* **What you are asked to do**
Reproduce the span that opens at the line containing "Write part 2 of the Blender" and closes at the line containing "point = shown.matrix_world", both lines included, without alteration and without any other line.

* **Items**
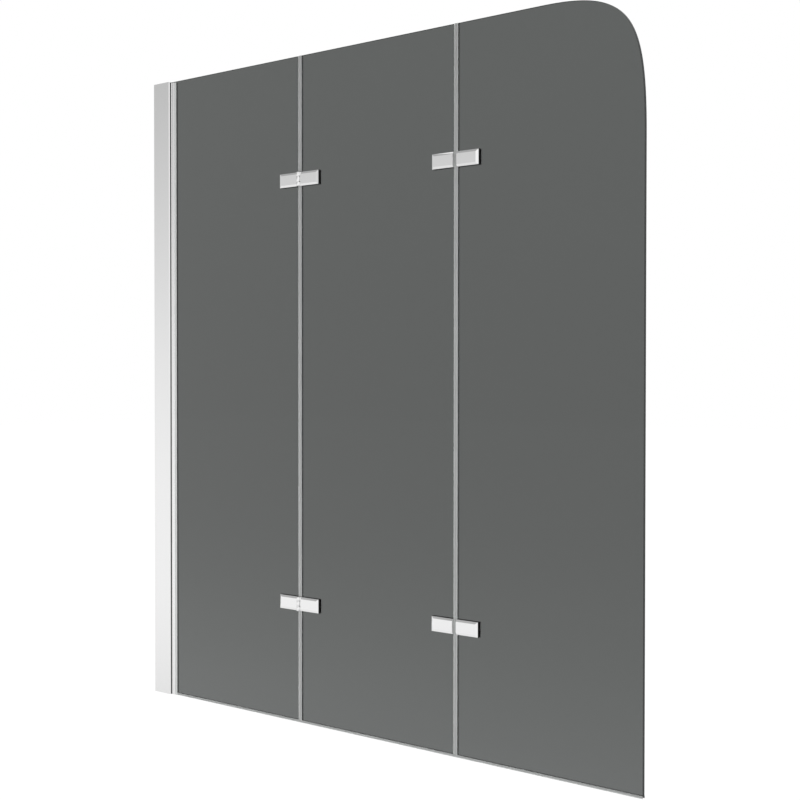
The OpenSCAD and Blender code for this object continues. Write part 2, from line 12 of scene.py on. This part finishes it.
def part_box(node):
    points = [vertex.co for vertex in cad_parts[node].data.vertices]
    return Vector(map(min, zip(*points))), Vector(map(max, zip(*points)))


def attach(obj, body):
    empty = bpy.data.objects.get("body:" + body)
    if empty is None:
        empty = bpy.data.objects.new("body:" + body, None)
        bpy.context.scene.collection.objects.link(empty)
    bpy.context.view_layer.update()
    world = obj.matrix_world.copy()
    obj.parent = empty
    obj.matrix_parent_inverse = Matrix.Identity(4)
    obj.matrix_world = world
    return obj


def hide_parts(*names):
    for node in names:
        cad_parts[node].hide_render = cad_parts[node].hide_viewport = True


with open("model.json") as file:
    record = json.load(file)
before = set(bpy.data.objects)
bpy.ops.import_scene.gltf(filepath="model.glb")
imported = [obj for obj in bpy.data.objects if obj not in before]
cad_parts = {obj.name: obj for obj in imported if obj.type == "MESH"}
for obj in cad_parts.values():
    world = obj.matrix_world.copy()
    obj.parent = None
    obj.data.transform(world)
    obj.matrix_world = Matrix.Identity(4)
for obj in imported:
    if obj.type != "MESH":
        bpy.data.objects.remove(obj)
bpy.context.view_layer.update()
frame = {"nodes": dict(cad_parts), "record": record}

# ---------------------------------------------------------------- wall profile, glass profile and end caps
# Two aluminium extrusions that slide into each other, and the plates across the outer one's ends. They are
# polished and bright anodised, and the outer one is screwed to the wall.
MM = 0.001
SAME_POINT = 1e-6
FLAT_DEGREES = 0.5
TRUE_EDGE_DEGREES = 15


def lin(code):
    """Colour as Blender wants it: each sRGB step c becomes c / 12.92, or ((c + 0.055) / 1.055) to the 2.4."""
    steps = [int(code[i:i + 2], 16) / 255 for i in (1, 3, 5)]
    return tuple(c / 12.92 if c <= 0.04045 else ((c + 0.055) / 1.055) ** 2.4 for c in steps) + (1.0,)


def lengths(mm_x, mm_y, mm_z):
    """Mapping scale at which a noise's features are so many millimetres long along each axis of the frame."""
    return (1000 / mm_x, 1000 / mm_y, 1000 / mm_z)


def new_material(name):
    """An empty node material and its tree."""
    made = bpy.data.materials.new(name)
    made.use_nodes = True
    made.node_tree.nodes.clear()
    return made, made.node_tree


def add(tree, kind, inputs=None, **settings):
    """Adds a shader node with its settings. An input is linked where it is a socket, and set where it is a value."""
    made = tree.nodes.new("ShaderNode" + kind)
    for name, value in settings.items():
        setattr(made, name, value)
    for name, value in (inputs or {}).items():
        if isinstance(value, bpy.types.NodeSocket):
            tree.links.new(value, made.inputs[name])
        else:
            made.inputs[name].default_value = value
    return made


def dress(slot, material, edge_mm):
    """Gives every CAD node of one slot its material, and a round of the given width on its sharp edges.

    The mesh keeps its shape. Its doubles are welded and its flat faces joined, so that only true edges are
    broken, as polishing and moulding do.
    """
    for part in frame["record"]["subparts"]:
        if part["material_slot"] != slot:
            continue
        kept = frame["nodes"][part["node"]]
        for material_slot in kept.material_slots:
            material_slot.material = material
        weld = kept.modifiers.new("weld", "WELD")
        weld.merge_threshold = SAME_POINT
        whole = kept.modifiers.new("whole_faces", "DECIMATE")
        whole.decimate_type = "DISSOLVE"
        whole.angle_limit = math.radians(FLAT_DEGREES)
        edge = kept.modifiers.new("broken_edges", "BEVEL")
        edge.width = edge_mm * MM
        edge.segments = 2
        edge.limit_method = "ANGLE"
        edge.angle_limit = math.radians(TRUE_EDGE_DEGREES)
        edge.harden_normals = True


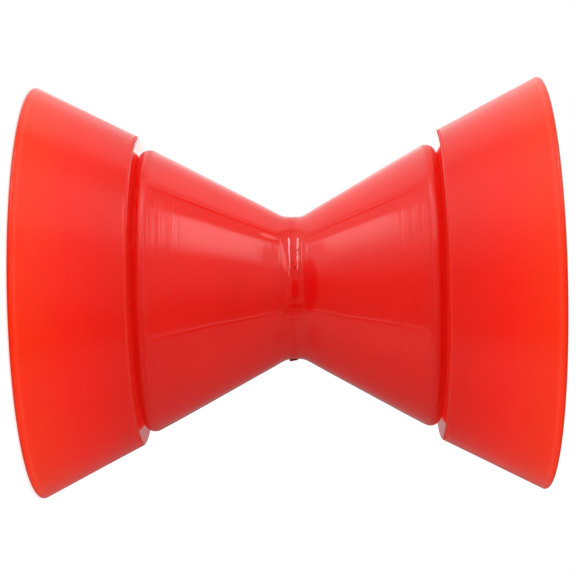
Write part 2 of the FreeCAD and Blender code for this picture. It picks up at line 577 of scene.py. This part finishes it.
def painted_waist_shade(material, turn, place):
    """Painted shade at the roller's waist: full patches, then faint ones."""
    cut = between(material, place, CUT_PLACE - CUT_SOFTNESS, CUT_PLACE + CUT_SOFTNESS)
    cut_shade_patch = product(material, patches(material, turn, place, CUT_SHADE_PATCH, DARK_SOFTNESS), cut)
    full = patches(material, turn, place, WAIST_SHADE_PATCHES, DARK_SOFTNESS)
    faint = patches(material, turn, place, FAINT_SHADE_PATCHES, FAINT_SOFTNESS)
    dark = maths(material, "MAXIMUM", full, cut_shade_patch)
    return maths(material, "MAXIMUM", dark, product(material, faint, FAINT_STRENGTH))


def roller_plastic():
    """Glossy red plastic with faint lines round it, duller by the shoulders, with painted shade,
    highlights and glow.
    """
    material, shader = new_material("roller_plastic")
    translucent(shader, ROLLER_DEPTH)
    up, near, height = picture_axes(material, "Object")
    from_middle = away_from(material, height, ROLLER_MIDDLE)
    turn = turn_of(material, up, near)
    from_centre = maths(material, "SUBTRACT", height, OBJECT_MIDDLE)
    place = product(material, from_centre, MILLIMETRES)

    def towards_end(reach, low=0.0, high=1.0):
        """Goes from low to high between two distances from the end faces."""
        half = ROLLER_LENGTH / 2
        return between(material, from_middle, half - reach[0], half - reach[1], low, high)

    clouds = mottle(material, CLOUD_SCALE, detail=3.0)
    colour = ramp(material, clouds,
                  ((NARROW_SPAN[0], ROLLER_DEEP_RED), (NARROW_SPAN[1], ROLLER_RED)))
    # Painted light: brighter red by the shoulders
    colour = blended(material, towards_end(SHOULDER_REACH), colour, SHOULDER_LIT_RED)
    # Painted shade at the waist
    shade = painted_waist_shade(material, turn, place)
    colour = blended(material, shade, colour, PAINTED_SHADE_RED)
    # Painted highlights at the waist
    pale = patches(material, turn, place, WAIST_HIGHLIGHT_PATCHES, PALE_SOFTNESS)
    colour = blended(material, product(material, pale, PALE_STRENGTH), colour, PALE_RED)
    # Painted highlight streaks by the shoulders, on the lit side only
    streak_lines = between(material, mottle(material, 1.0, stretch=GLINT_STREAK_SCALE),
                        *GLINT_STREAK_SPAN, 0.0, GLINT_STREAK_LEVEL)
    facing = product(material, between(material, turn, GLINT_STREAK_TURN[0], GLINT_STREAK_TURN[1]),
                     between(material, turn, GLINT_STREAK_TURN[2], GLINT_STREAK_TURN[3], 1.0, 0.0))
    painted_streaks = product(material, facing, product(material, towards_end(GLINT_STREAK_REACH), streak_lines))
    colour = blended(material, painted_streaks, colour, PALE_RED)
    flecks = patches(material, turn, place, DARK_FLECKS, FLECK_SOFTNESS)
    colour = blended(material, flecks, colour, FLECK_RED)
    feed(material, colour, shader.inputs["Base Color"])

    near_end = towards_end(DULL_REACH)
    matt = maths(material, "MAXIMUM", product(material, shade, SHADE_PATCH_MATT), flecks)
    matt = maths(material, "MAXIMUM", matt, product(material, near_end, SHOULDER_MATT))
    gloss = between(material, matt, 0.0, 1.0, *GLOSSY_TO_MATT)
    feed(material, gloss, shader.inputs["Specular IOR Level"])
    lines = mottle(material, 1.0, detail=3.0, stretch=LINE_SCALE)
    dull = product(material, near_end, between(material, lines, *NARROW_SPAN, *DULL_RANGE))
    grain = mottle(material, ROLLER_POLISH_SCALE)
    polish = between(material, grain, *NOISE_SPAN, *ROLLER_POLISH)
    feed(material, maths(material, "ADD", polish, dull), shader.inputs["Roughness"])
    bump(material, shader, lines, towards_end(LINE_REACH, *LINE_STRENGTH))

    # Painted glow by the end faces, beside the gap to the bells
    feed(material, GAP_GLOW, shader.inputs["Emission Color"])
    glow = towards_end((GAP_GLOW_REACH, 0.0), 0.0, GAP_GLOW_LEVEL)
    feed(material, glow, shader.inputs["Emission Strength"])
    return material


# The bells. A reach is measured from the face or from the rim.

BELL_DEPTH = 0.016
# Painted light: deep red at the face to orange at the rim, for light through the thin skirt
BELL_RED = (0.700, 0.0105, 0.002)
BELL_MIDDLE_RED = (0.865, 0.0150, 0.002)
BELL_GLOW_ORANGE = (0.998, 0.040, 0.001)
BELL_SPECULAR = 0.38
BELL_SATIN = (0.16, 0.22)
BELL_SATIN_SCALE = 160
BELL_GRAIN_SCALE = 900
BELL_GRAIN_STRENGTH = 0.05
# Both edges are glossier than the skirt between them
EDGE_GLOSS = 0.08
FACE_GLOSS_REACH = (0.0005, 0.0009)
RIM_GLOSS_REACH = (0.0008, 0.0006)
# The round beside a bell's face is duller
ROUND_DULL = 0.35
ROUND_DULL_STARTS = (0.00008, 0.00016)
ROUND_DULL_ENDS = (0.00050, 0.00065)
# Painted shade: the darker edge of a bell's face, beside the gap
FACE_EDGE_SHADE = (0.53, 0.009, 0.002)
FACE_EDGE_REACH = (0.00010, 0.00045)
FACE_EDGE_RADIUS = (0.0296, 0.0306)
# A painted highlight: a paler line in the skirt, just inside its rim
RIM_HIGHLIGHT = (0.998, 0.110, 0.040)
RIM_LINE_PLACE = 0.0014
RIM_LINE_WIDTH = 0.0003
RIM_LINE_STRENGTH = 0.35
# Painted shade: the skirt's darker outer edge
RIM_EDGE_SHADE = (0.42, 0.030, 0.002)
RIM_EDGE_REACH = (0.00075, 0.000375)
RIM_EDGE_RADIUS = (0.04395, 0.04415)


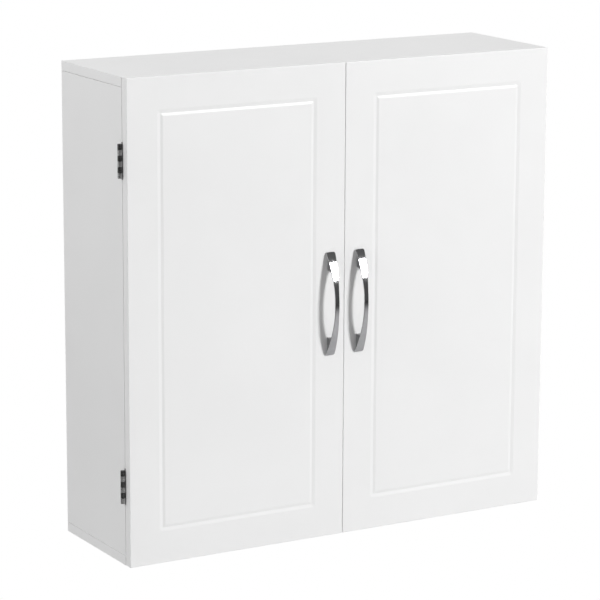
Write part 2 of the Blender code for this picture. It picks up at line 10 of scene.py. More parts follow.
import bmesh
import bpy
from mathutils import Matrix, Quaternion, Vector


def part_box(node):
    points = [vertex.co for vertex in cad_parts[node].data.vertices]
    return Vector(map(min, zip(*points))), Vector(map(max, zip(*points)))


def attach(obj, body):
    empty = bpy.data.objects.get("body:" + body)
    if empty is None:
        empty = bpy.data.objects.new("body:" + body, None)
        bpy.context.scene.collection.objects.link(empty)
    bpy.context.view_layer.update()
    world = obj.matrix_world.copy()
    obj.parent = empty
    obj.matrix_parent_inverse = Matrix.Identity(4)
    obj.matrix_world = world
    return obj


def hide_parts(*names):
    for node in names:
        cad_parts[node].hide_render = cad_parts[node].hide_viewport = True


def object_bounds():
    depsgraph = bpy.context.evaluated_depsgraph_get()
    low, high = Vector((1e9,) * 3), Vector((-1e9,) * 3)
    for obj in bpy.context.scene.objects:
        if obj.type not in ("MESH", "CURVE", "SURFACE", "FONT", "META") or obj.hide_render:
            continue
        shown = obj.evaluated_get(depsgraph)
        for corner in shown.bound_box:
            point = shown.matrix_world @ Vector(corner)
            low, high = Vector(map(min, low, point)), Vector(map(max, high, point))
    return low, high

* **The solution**
Write part 2 of the Blender code for this picture. It picks up at line 10 of scene.py. More parts follow.
import bmesh
import bpy
from mathutils import Matrix, Quaternion, Vector


def part_box(node):
    points = [vertex.co for vertex in cad_parts[node].data.vertices]
    return Vector(map(min, zip(*points))), Vector(map(max, zip(*points)))


def attach(obj, body):
    empty = bpy.data.objects.get("body:" + body)
    if empty is None:
        empty = bpy.data.objects.new("body:" + body, None)
        bpy.context.scene.collection.objects.link(empty)
    bpy.context.view_layer.update()
    world = obj.matrix_world.copy()
    obj.parent = empty
    obj.matrix_parent_inverse = Matrix.Identity(4)
    obj.matrix_world = world
    return obj


def hide_parts(*names):
    for node in names:
        cad_parts[node].hide_render = cad_parts[node].hide_viewport = True


def object_bounds():
    depsgraph = bpy.context.evaluated_depsgraph_get()
    low, high = Vector((1e9,) * 3), Vector((-1e9,) * 3)
    for obj in bpy.context.scene.objects:
        if obj.type not in ("MESH", "CURVE", "SURFACE", "FONT", "META") or obj.hide_render:
            continue
        shown = obj.evaluated_get(depsgraph)
        for corner in shown.bound_box:
            point = shown.matrix_world @ Vector(corner)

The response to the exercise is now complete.